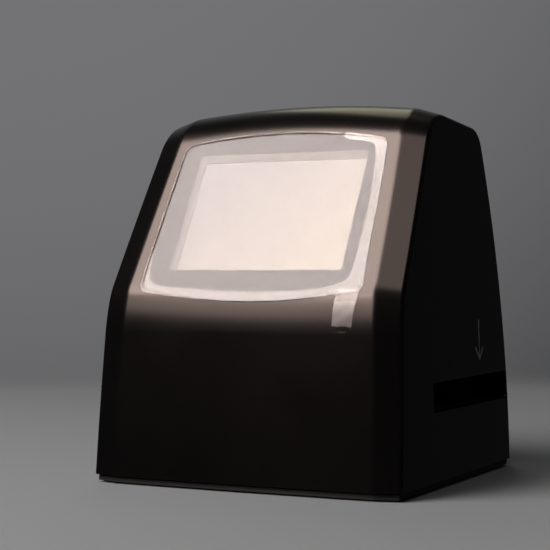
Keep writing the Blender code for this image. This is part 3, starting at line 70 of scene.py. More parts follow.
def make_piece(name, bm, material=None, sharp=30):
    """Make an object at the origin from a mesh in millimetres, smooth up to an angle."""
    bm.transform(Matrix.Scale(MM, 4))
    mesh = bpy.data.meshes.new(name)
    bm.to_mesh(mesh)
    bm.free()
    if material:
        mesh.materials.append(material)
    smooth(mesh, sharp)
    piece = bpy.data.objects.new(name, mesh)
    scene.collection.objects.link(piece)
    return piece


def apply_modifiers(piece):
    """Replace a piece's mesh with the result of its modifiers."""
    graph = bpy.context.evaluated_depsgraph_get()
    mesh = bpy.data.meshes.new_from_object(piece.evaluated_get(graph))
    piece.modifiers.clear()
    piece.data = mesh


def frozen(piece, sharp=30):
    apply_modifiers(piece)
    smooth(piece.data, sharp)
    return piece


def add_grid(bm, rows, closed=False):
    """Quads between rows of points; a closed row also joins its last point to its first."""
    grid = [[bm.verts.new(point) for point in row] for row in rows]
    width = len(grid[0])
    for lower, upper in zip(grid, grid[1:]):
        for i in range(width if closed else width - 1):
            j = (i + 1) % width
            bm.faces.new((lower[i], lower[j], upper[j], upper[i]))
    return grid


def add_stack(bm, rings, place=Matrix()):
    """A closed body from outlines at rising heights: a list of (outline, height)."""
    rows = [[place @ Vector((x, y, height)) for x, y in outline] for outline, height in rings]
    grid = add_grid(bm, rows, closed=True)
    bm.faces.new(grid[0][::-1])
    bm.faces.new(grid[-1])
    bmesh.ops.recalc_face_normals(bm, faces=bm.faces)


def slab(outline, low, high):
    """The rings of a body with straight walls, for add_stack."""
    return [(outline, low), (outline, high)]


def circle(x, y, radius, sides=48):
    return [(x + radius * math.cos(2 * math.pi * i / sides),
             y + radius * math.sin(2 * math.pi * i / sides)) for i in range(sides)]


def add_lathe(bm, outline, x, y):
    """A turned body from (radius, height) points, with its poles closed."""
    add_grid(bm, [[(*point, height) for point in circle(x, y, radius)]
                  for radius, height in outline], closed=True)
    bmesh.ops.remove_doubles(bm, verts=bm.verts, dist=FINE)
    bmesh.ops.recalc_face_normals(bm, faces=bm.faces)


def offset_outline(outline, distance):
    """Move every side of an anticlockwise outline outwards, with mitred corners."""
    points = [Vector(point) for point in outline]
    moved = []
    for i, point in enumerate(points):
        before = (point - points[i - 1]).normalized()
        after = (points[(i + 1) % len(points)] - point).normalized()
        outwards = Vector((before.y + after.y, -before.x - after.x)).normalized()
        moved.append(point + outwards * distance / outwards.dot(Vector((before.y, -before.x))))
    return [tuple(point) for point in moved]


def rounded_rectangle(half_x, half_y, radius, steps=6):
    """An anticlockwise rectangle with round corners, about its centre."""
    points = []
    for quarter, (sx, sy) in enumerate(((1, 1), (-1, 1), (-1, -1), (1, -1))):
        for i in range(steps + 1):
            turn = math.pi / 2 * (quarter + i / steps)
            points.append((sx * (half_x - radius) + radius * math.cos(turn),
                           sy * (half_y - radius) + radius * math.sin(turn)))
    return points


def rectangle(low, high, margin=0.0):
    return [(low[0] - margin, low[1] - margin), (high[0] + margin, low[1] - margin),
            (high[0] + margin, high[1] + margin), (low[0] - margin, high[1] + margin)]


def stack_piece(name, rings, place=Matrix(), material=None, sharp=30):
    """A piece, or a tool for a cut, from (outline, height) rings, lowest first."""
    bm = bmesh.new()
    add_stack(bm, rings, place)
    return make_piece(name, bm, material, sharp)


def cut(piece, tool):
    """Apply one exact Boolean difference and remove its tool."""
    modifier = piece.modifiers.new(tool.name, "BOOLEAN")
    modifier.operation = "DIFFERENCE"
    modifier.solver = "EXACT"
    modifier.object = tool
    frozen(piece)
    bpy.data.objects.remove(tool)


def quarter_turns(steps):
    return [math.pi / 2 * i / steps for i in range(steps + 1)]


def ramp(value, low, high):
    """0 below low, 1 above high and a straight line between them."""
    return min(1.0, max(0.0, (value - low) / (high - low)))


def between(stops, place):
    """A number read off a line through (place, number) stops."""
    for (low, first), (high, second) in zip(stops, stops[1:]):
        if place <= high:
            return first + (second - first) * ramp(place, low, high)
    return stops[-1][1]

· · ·

- _REQUIREMENT_
Copy, please, exactly the lines that start at the first line of the data and end at the line containing "y + radius *", both kept and no others.

- _TASK SOLUTION_
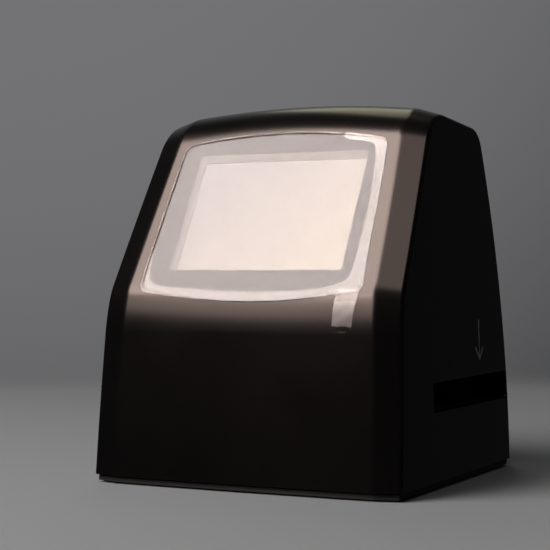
Keep writing the Blender code for this image. This is part 3, starting at line 70 of scene.py. More parts follow.
def make_piece(name, bm, material=None, sharp=30):
    """Make an object at the origin from a mesh in millimetres, smooth up to an angle."""
    bm.transform(Matrix.Scale(MM, 4))
    mesh = bpy.data.meshes.new(name)
    bm.to_mesh(mesh)
    bm.free()
    if material:
        mesh.materials.append(material)
    smooth(mesh, sharp)
    piece = bpy.data.objects.new(name, mesh)
    scene.collection.objects.link(piece)
    return piece


def apply_modifiers(piece):
    """Replace a piece's mesh with the result of its modifiers."""
    graph = bpy.context.evaluated_depsgraph_get()
    mesh = bpy.data.meshes.new_from_object(piece.evaluated_get(graph))
    piece.modifiers.clear()
    piece.data = mesh


def frozen(piece, sharp=30):
    apply_modifiers(piece)
    smooth(piece.data, sharp)
    return piece


def add_grid(bm, rows, closed=False):
    """Quads between rows of points; a closed row also joins its last point to its first."""
    grid = [[bm.verts.new(point) for point in row] for row in rows]
    width = len(grid[0])
    for lower, upper in zip(grid, grid[1:]):
        for i in range(width if closed else width - 1):
            j = (i + 1) % width
            bm.faces.new((lower[i], lower[j], upper[j], upper[i]))
    return grid


def add_stack(bm, rings, place=Matrix()):
    """A closed body from outlines at rising heights: a list of (outline, height)."""
    rows = [[place @ Vector((x, y, height)) for x, y in outline] for outline, height in rings]
    grid = add_grid(bm, rows, closed=True)
    bm.faces.new(grid[0][::-1])
    bm.faces.new(grid[-1])
    bmesh.ops.recalc_face_normals(bm, faces=bm.faces)


def slab(outline, low, high):
    """The rings of a body with straight walls, for add_stack."""
    return [(outline, low), (outline, high)]


def circle(x, y, radius, sides=48):
    return [(x + radius * math.cos(2 * math.pi * i / sides),
             y + radius * math.sin(2 * math.pi * i / sides)) for i in range(sides)]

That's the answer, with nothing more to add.